Gao was detained in April 2014 for allegedly providing Ming Pao, a Chinese-language newspaper that serves the overseas Chinese community, an internal Communist Party document calling on officials to combat western ideals like constitutionalism and democracy. After delivering a televised confession she was sentenced to seven years in prison.

The document indicated Xi Jinping would tighten party control rather than reforming it. Ming Pao denied they had received the document from her. Gao and her lawyer later told media that she was forced into her confession, which was not genuine.

Mo Shaoping, Gao’s lawyer, told German newspaper Deutsche Welle on the eve of her parole grant that he initially hoped to lift the sentence entirely. “Given that China’s code of criminal procedure doesn’t really allow plea bargaining, I therefore call it plea bargaining ‘with Chinese characteristics,’” he told the paper.

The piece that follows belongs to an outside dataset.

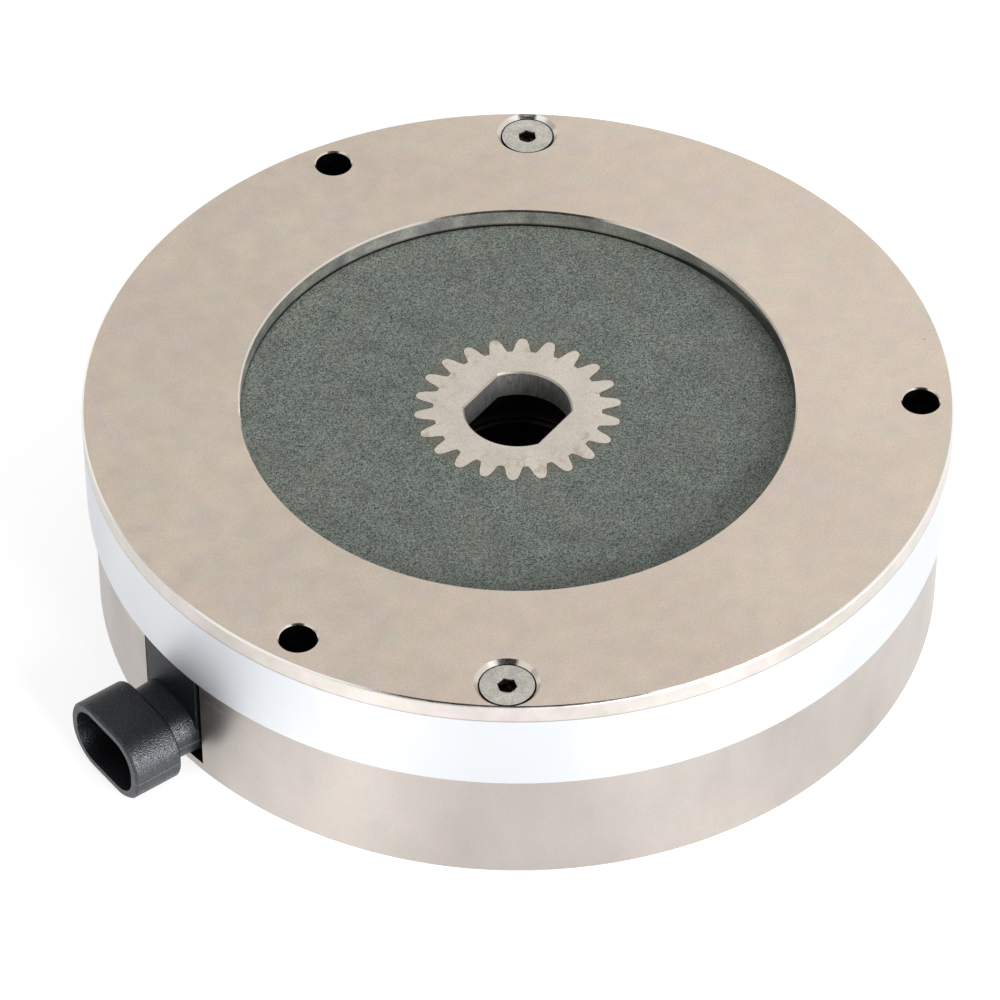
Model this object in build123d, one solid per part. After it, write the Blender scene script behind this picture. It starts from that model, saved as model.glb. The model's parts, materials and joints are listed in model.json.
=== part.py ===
from build123d import *

import math
import os

# Spring-applied, magnet-released parking brake for a golf cart motor.
# Frame: the origin is the centre of the end plate's outer face, on the shaft axis.
# +Z points out of the brake, so all solids lie at z <= 0. The connector points along -X.
# All sizes are in millimetres and all angles in degrees, counted from +X.

# End plate: the flat mounting face with the round window
plate_radius = 75.0
plate_thickness = 3.5
plate_edge_chamfer = 0.35
window_edge_chamfer = 0.3
friction_band = 12.15

# Mounting holes, which pass through the whole brake
mount_hole_radius = 3.2
mount_hole_count = 3
mount_hole_angle = 201.3
mount_hole_edge_distance = 5.7
mount_hole_chamfer = 0.25

# Countersunk cover screws
screw_count = 2
screw_angle = 51.3
screw_thread_radius = 2.5
screw_head_radius = 4.55
screw_head_edge = 0.25
screw_recess = 0.65
screw_engagement = 7.5
screw_socket_flats = 3.0
screw_socket_depth = 1.9
screw_socket_lead_in = 0.28
screw_turn_step = 11.0
screw_hole_clearance = 0.25
screw_thread_clearance = 0.05
screw_seat_clearance = 0.05
tapped_hole_run_out = 2.0
drill_point_angle = 118.0

# Spacer ring between the end plate and the magnet body
ring_wall = 7.5
ring_boss_radius = 6.2
ring_boss_blend = 2.5

# Friction disc
disc_thickness = 6.2
disc_boss_clearance = 3.1

# Splined hub
tooth_count = 22
tooth_module = 1.5
pressure_angle = 20.0
tooth_addendum = 0.93
tooth_dedendum = 1.27
tooth_tip_crown = 0.5
tooth_root_flat = 0.45
spline_clearance = 0.08
hub_angle = 17.2
hub_end_clearance = 0.6
shaft_bore_radius = 9.25
shaft_bore_flats = 15.6
shaft_bore_chamfer = 0.3

# Armature plate
armature_thickness = 7.9
armature_gap = 0.4
armature_side_clearance = 0.35
armature_bore_step = 1.0

# Magnet body
magnet_height = 22.8
magnet_step = 1.15
magnet_bore_radius = 12.0
magnet_bore_chamfer = 0.8
magnet_edge_chamfer = 0.3
back_iron = 5.2
coil_slot_width = 16.0
coil_slot_to_bolt_circle = 16.3

# Coil: a plastic bobbin, its winding and the resin that holds both in the slot
coil_side_clearance = 0.1
winding_clearance = 0.1
bobbin_wall = 1.0
bobbin_height = 14.6
winding_depth = 10.8
bobbin_flange_lip = 0.6
resin_recess = 0.3

# Pressure springs of square wire, drawn with flat faces between a few sections in each turn
spring_count = 6
spring_angle = 0.0
spring_outer_radius = 4.4
spring_wire = 1.4
spring_active_turns = 3.0
spring_end_turns = 0.5
spring_sections_per_turn = 8
spring_pocket_clearance = 0.4
spring_pocket_floor = 8.8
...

Human rights activists say Gao’s sentence reduction and parole come because the international community was vocal in defending her. One Western diplomat told the Wall Street Journal (paywall) that China may have been more lenient because of a planned EU-China dialogue on human rights on Monday.

Gao’s case marks only a small win in a much tougher fight for the country’s journalists, who face detention for anything from write critical pieces about China’s stock market to reporting a story without prior approval.